Other problems abound, but many fit comfortably in the categories just defined. Health care and public health are appalling in Russia, for instance, but this is really one of the sources of the demographic meltdown described above, and the intransigence of the problem reflects Russia’s institutional deficit.
So, to repeat old themes: Russia is never as strong as she looks, and her current strengths and successes are likely to be transitory as the institutional, demographic, and economic foundations for long run success are decrepit; the bleak long run prospects arguably contribute to the short term focus that characterizes Russian business and government; Russian aggressiveness is fueled by remarkable events in the commodities markets, the volatility of which make a very tenuous basis for long term success; and, in the end, no amount of chest thumping or prestige projects today will defer indefinitely a very painful future crash.

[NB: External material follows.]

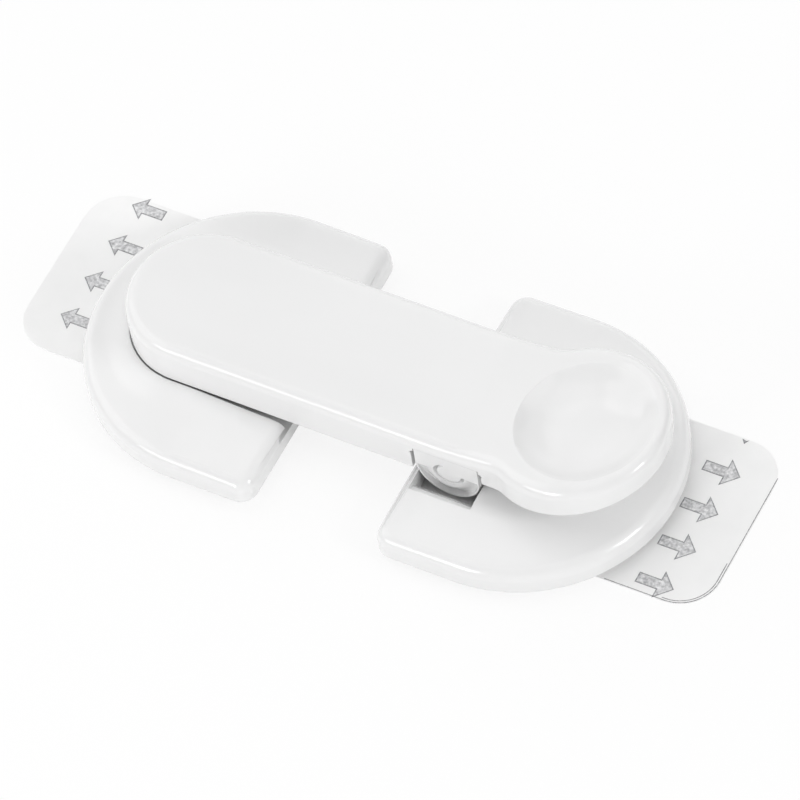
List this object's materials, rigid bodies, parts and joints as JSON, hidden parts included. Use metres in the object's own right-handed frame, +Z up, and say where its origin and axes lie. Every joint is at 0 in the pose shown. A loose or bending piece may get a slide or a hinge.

Russia would be much better served by a focus inwards on its pressing structural problems rather than by its current attempts to achieve some simulacrum of great power status. Not going to happen, unfortunately. And given that, Europe in particular should recognize Russia’s debilitating and deep seated weaknesses, and abandon its cringing and pusillanimous posture towards its eastern neighbor. This only feeds Russia’s presumptions and enables its dysfunctional political and economic culture.